STATED PROBLEM -> Transcribe the lines of the records starting with the one that has "Write the Blender Python" in it and ending with the last, and transcribe nothing else.

TASK DATA ->
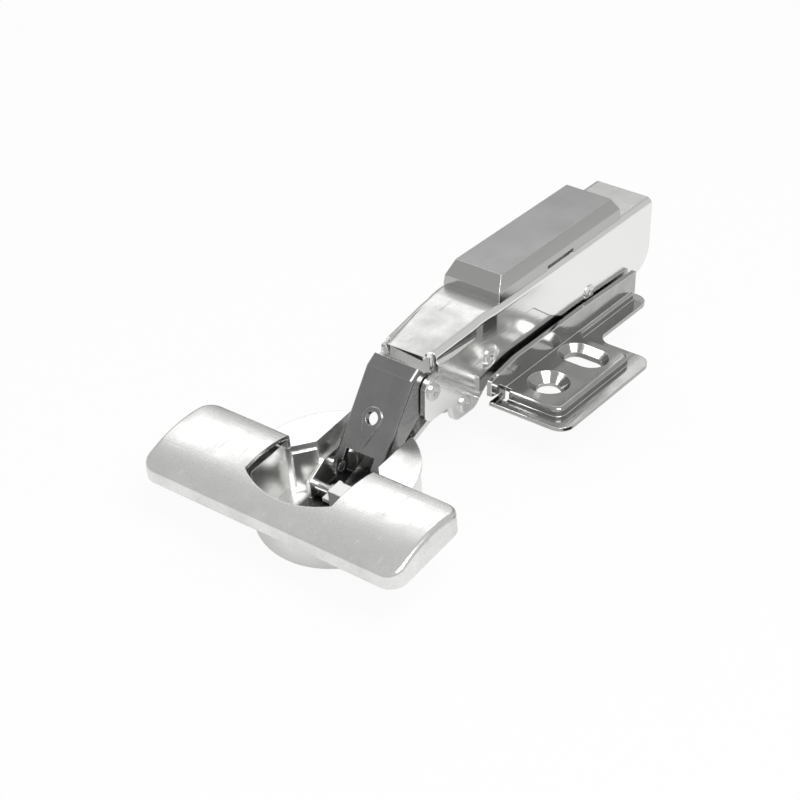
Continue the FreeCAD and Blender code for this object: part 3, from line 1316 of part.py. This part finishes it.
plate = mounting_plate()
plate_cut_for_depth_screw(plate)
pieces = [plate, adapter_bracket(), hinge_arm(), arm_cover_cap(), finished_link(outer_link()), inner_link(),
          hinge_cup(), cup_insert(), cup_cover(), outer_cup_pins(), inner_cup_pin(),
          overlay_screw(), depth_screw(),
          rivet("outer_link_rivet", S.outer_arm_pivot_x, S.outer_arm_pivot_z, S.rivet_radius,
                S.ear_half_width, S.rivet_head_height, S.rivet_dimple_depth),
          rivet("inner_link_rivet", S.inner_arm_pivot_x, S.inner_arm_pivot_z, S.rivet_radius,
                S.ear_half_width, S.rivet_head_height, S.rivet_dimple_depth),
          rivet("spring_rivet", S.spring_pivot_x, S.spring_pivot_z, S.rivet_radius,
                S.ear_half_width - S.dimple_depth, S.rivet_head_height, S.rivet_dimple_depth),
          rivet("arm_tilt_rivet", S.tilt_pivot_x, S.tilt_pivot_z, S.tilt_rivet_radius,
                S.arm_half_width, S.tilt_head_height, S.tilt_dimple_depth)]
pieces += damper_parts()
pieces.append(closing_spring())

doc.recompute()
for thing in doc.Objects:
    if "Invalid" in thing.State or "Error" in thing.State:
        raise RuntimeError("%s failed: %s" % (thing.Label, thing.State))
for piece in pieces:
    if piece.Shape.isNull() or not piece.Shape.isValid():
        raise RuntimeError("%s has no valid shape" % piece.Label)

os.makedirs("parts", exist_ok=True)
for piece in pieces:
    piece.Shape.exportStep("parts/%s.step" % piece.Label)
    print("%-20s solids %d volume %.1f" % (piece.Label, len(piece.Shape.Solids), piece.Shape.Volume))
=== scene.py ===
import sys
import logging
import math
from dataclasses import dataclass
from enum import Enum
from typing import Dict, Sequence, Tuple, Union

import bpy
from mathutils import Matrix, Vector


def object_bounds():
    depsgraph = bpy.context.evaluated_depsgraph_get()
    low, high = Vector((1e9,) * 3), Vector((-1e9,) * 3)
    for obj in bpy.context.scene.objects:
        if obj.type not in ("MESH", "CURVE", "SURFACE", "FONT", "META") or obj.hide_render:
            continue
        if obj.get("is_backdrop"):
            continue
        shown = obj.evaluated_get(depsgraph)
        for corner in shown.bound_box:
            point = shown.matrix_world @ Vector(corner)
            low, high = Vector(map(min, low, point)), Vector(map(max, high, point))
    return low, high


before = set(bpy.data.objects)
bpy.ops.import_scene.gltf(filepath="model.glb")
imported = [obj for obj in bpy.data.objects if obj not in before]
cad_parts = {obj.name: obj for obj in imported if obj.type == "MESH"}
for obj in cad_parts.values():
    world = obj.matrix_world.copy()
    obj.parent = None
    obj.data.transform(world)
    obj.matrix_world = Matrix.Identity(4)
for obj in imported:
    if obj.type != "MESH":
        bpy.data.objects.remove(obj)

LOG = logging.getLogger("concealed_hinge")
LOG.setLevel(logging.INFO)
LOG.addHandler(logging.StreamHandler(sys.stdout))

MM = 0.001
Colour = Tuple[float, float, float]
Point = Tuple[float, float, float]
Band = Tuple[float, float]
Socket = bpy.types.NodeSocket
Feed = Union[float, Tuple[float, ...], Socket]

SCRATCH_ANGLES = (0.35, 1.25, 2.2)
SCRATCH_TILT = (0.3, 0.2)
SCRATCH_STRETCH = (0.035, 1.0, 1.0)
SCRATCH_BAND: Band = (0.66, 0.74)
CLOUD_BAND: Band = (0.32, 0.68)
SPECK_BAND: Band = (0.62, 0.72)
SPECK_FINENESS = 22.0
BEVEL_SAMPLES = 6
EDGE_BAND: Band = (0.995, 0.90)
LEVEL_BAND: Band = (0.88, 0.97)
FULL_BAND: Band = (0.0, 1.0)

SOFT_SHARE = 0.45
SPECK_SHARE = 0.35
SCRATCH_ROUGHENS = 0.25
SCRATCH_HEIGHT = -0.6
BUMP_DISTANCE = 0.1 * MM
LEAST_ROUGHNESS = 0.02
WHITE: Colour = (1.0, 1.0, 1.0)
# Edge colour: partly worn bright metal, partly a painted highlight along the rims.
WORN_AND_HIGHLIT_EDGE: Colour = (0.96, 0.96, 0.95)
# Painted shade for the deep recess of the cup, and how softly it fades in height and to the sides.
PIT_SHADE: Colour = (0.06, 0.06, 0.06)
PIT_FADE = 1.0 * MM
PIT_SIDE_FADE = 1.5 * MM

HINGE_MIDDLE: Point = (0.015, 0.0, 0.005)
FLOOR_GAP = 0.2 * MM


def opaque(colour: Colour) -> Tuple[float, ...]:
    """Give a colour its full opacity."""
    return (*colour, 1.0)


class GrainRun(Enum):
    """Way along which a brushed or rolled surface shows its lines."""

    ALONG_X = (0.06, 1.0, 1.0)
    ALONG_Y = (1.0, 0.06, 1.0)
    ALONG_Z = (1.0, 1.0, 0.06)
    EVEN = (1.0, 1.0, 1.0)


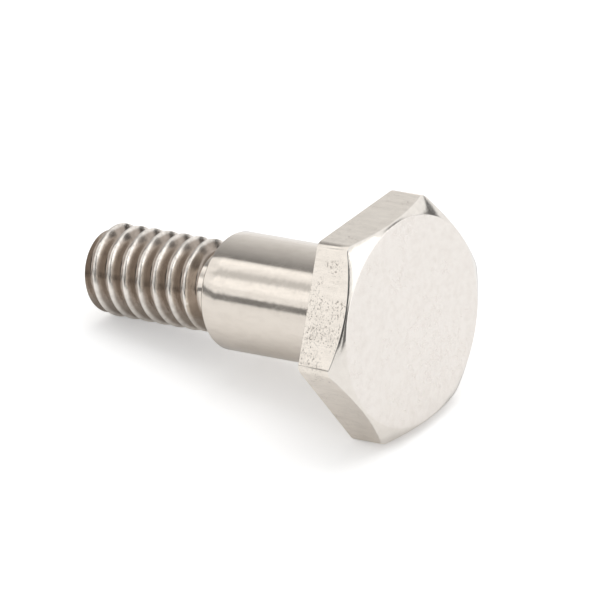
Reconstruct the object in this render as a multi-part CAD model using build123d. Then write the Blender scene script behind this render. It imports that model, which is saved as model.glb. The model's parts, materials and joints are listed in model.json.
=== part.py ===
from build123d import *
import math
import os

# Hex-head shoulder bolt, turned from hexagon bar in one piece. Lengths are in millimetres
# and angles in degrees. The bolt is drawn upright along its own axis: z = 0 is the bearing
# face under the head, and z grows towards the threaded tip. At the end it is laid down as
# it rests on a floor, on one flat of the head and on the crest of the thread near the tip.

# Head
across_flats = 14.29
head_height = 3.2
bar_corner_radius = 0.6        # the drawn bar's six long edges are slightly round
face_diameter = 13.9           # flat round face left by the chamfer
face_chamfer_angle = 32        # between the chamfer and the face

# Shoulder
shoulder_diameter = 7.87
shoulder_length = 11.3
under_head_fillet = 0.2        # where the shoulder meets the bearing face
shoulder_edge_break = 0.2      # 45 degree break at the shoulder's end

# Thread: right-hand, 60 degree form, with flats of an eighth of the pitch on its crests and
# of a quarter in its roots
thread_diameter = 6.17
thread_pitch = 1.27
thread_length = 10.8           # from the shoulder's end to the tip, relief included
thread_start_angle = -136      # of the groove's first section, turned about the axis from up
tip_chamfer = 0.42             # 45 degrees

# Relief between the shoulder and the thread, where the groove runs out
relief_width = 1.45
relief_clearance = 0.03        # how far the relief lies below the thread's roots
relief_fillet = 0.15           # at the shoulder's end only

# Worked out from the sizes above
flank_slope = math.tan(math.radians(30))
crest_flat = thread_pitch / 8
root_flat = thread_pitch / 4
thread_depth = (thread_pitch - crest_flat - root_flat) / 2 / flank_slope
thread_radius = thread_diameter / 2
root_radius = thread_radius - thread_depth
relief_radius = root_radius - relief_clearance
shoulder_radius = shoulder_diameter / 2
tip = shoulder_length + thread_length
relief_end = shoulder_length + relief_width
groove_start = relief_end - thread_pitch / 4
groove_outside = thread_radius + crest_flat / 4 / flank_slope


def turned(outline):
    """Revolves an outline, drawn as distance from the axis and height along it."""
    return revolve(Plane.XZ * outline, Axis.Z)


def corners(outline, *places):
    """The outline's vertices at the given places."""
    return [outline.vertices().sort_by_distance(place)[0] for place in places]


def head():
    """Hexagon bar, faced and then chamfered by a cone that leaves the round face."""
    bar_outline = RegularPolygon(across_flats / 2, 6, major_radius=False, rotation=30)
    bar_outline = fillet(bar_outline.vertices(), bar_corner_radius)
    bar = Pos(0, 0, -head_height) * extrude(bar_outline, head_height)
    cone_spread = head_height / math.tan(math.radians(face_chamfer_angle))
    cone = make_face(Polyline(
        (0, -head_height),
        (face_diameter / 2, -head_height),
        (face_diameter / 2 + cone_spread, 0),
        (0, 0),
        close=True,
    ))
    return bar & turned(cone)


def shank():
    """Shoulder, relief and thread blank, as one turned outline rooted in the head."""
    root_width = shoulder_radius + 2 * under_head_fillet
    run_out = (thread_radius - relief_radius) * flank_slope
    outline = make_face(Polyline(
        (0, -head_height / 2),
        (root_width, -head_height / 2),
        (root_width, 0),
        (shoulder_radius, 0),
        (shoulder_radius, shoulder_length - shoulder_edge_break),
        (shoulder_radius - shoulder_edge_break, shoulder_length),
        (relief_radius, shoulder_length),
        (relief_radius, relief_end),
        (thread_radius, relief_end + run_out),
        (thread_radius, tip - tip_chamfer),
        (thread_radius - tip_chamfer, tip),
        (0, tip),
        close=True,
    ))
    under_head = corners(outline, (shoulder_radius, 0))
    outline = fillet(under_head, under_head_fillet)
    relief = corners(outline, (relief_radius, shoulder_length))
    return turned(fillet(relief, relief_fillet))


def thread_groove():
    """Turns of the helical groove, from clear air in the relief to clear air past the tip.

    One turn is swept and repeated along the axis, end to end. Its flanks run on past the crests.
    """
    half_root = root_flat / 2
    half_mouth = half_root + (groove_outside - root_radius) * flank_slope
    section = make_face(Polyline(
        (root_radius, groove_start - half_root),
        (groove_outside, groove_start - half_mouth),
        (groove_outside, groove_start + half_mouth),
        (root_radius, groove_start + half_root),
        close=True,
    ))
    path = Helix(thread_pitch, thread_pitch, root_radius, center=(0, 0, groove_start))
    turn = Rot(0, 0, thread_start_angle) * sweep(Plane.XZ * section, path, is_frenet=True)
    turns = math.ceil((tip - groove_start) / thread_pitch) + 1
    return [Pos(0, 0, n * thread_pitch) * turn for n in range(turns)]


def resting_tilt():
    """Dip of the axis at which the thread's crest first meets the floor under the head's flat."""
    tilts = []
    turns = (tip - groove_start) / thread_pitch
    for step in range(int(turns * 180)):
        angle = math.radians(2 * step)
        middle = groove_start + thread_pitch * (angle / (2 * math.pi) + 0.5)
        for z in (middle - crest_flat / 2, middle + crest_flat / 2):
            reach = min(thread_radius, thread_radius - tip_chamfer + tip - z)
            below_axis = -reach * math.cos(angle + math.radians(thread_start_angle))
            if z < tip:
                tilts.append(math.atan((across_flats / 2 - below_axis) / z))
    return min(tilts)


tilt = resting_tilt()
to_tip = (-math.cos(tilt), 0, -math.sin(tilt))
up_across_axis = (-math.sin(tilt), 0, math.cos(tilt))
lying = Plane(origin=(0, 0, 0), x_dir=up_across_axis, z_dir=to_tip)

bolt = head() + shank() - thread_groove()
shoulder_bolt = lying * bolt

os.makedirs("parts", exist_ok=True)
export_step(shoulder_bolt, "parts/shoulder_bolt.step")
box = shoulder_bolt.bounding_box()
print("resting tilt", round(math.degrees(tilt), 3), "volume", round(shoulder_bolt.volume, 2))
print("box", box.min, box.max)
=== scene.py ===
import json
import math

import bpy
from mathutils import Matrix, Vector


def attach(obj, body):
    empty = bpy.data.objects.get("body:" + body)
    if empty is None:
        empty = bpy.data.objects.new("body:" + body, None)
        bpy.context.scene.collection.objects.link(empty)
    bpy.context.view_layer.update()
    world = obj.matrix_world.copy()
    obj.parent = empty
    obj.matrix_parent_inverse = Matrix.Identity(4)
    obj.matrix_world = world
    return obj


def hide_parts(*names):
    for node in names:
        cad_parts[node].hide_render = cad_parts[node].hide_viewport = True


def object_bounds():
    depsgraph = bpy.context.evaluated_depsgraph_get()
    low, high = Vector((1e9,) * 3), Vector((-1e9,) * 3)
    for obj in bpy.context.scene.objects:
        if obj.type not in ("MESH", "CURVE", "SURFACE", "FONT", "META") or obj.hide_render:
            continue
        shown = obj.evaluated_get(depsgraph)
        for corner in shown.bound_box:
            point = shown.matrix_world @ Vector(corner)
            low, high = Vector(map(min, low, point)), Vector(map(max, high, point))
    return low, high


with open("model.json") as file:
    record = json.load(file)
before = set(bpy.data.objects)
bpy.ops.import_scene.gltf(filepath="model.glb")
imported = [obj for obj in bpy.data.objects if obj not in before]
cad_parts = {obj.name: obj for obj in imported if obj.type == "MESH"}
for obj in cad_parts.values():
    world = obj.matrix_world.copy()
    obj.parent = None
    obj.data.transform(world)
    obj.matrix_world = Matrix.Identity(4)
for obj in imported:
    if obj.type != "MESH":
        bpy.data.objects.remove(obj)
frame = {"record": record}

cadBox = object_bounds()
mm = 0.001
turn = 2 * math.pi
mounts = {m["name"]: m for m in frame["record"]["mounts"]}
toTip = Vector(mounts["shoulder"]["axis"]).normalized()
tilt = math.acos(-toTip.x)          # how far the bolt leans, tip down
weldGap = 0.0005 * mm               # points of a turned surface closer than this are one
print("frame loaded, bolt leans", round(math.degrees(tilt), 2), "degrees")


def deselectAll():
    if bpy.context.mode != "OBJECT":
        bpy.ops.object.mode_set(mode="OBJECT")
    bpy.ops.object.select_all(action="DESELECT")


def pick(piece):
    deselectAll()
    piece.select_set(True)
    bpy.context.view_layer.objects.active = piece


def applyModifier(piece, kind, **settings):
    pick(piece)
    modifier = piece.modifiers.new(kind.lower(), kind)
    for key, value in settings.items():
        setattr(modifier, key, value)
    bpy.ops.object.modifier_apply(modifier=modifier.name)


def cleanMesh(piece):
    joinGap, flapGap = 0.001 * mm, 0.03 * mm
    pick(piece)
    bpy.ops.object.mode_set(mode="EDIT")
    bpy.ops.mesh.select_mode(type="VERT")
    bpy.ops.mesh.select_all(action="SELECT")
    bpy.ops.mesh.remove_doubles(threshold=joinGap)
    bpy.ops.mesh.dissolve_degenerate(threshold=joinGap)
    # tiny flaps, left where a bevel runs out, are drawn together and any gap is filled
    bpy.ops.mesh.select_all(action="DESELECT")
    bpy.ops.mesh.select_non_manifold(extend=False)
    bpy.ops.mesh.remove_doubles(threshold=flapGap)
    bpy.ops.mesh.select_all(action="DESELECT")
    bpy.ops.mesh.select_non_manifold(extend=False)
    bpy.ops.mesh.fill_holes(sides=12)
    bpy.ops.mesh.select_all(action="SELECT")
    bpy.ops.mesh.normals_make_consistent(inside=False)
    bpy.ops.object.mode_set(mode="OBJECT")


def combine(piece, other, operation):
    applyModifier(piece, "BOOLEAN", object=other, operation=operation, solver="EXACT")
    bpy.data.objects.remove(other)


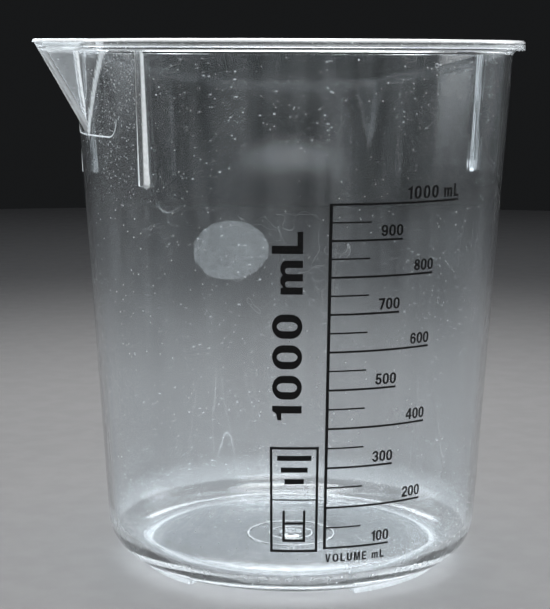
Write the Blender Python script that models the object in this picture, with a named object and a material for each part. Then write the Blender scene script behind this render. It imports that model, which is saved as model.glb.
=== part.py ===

EXERCISE RESPONSE ->
Write the Blender Python script that models the object in this picture, with a named object and a material for each part. Then write the Blender scene script behind this render. It imports that model, which is saved as model.glb.
=== part.py ===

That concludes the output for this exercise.